Daniel Boulud's Important Tip For Cutting Delicate Foods

There's nothing more disheartening than taking a poor tomato, that never hurt anybody, and demolishing it into a crimson mess reminiscent of a crime scene. It can be hard for some of us to get the perfect slices of more delicate foods like tomatoes, fish, or fresh cheeses without simultaneously crushing them into a pulp. It might just make for a bad presentation sometimes, but other times it can affect how items cook or mix with other foods. You'll want nice clean cubes of tomato to top your bruschetta for example.

Thankfully, world famous chef Daniel Boulud has a tip to help the up-and-coming cook to slice and dice even the most delicate of foods like a professional. Boulud, who is originally from Lyon, is the owner of nearly a dozen New York City-based restaurants, including his two Michelin star rated flagship Daniel. He also has restaurants in Miami, Dubai, Montreal, and Toronto, among other great cities around the globe. 

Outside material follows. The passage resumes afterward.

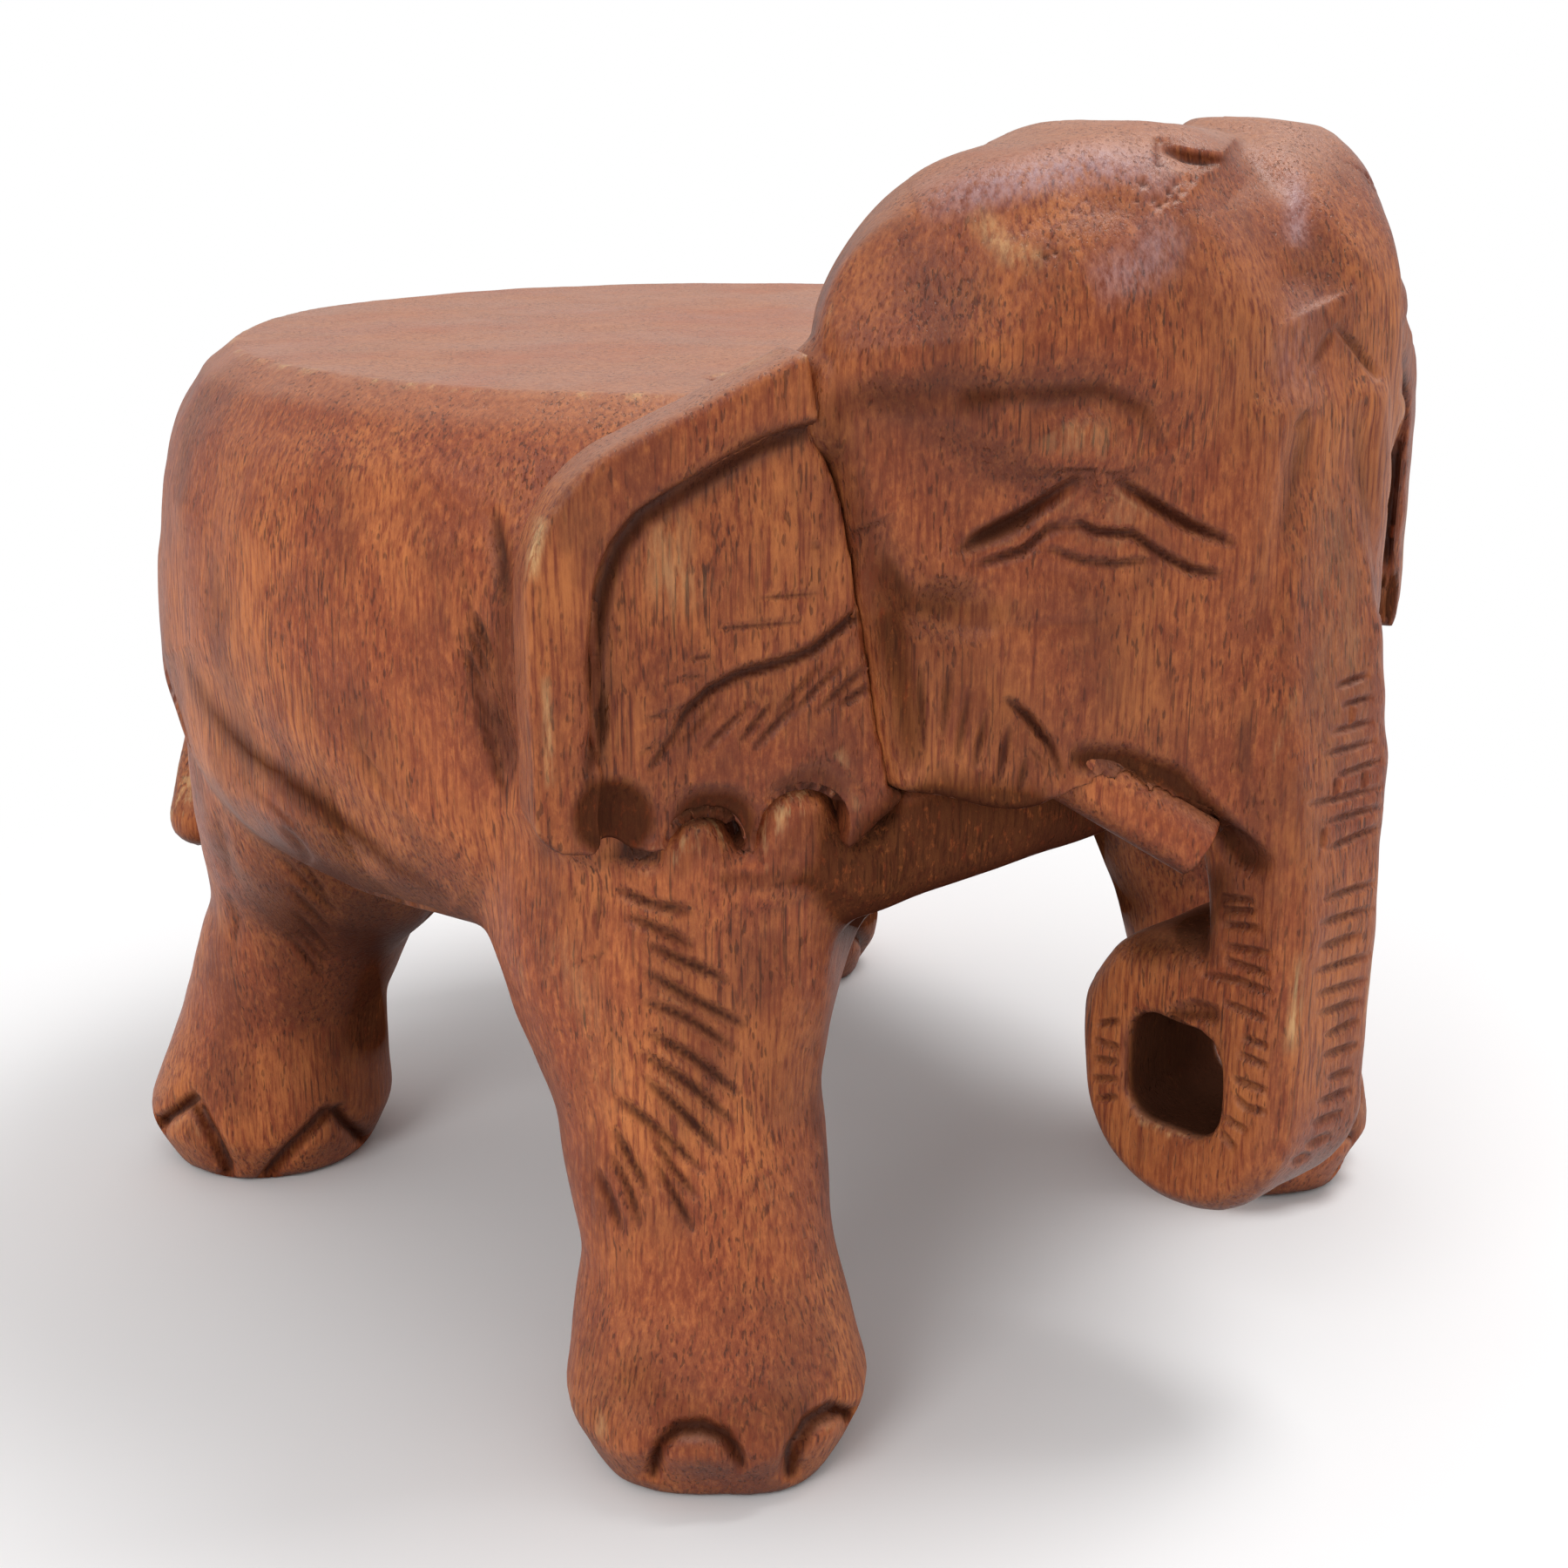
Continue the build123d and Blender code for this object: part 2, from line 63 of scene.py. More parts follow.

He recently hosted an SPG/Marriott Rewards Moment experience dinner where he shared some of his kitchen wisdom with guests like Reader's Digest writer Melissa Klurman.

Don't murder the fish

When it comes to properly slicing delicate foods, Boulud says that the most important thing is to have a sharp knife (via Reader's Digest). He says that having a well honed blade allows you to cut through those delicate items without pushing down, and crushing them. Instead, simply slide the razor sharp blade across the surface of the food, and let the knife do the work. Or, as he so gently put it during his SPG/Marriott Rewards Moment experience, "Don't murder the fish!'" Using a soft, slanted stroke with a sharp knife will save you a mess to clean up in the kitchen, and save your dinner from looking like it was cut with a chainsaw.

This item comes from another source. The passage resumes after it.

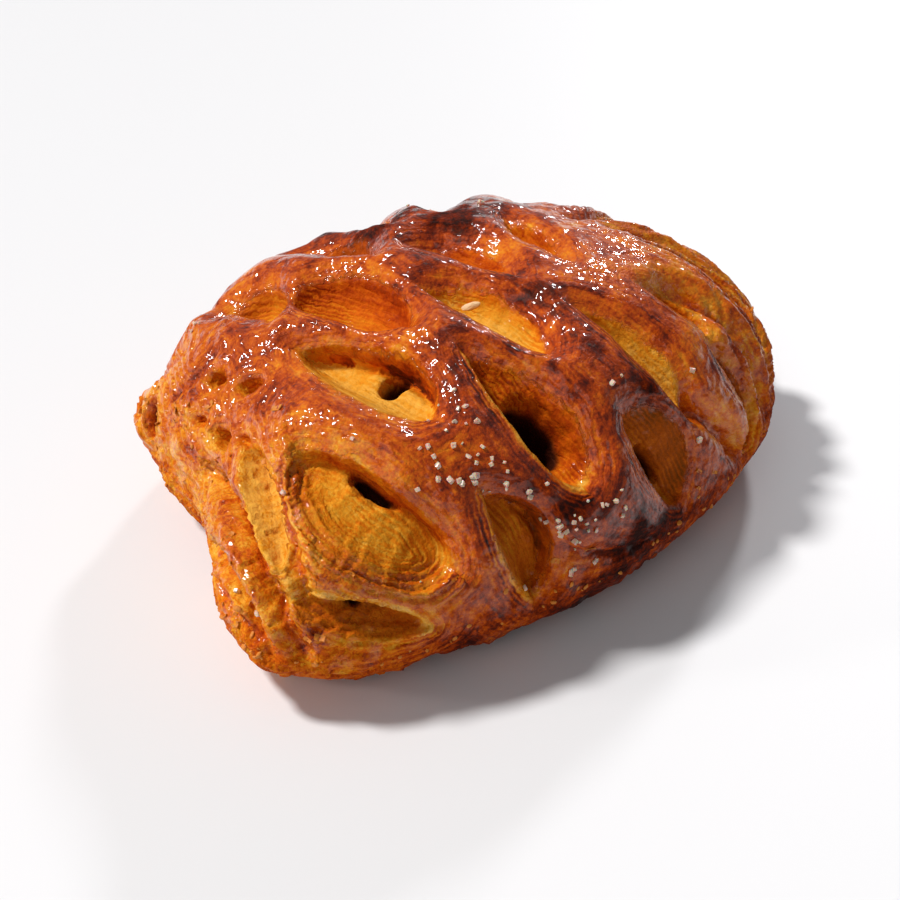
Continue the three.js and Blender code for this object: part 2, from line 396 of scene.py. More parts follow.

Another great method for cutting delicate items that require a softer touch is the Chiffonade technique, per Buzzfeed. This technique is most often used for green leafy vegetables, and especially herbs that require a softer touch to properly express their flavors and aromas. The method is performed by keeping the tip of the knife pressed onto the cutting surface while lifting the other end up a couple of inches (via Serious Eats). Then, pull the knife toward you, and across a thin section of your food to produce small strips. This method allows you to slice the food instead of chop it, and maintain more of its crisp structure.